Koley, 74, is accused of hitting Kramer, a Penford Products employee, with a golf club during an argument last Thursday and trying to run him over with his vehicle. He takes the most umbrage at the police reporting he actually told Kramer “I don’t have to slow down, I’m with FEMA” during their confrontation at the 10th Avenue SW crosswalk outside the plant. “I never said that,” he said.

But the golf club, well, that happened. “He was coming toward me, not walking away,” Koley said.

Two messages he left me yesterday morning, though…interesting. “Ran into somebody, laugh for the day, he said to me ‘Are you that famous FEMA inspector? You should be on the David Letterman show.’ I said, ‘No, I don’t like David Letterman. I want to be on the Jay Leno show.’ You may not think that’s funny but that’s my type of humor.”
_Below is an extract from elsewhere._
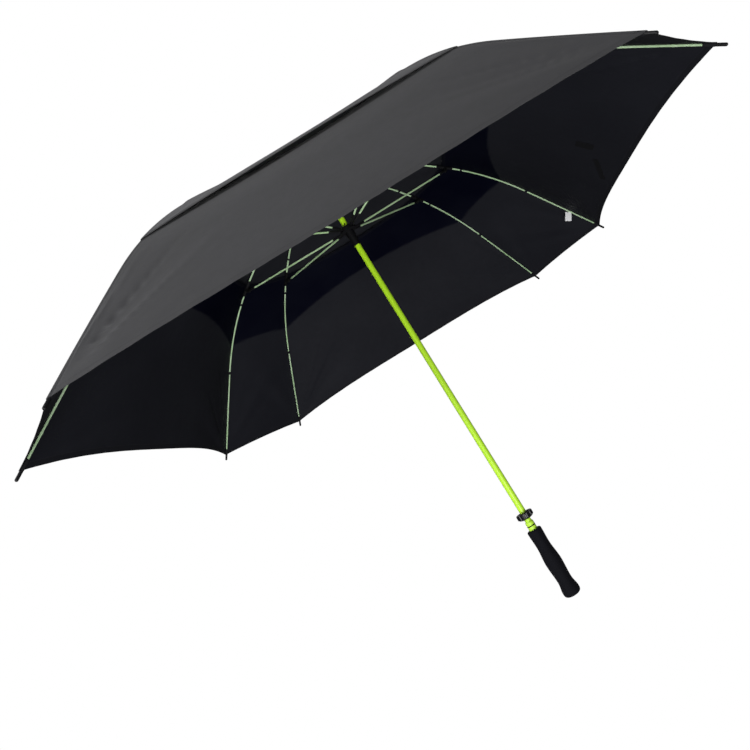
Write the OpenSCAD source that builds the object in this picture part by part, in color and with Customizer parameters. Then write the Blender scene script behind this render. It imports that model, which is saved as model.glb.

“Any way you could do an article on me like a Barbara Walters interview? … Listen, I had a thought. If we just put it on the Internet and not in the local paper, we can explain what really happened, like what really happened from the horse’s mouth, some catchy title we can put on. We can charge for each hit, to pay for some of the damages I’m suffering.” It’s true, Koley did lose his job over the incident.

I feel for the guy, but we’re not Dateline NBC. We couldn’t afford to pay people to talk to us if we wanted to. Yet they still talk.

Kramer hasn’t returned my phone messages yet.

(P.S. — This pic was snapped on the go by the Cedar Rapids PD. Since our jail is closed here, we haven’t had access to mug shots. How sad.)

Two flags, one Marine Corps and one American, flew from Don King III’s porch during the flood that claimed the basement and first floors of his home. Until the flood receded, King, a Marine who served during the Vietnam era, used the flags as a landmark to find his home at 820 Eighth Ave. SW. He saw them as a sign of defiance, of strength in adversity. The water rose only high enough to graze their seams, King said.

Late last week, King noticed his Marine Corps flag was missing.

“How low can people get?” he asked. “Of all things, they stole my damn flag. It’s only worth $20, but it meant a lot to me … There are some real cretins out there.”

But King, 53, didn’t let it dampen his resolve. He’s still cleaning up, currently knocking out the drywall in his home. And he bought a new flag to fly.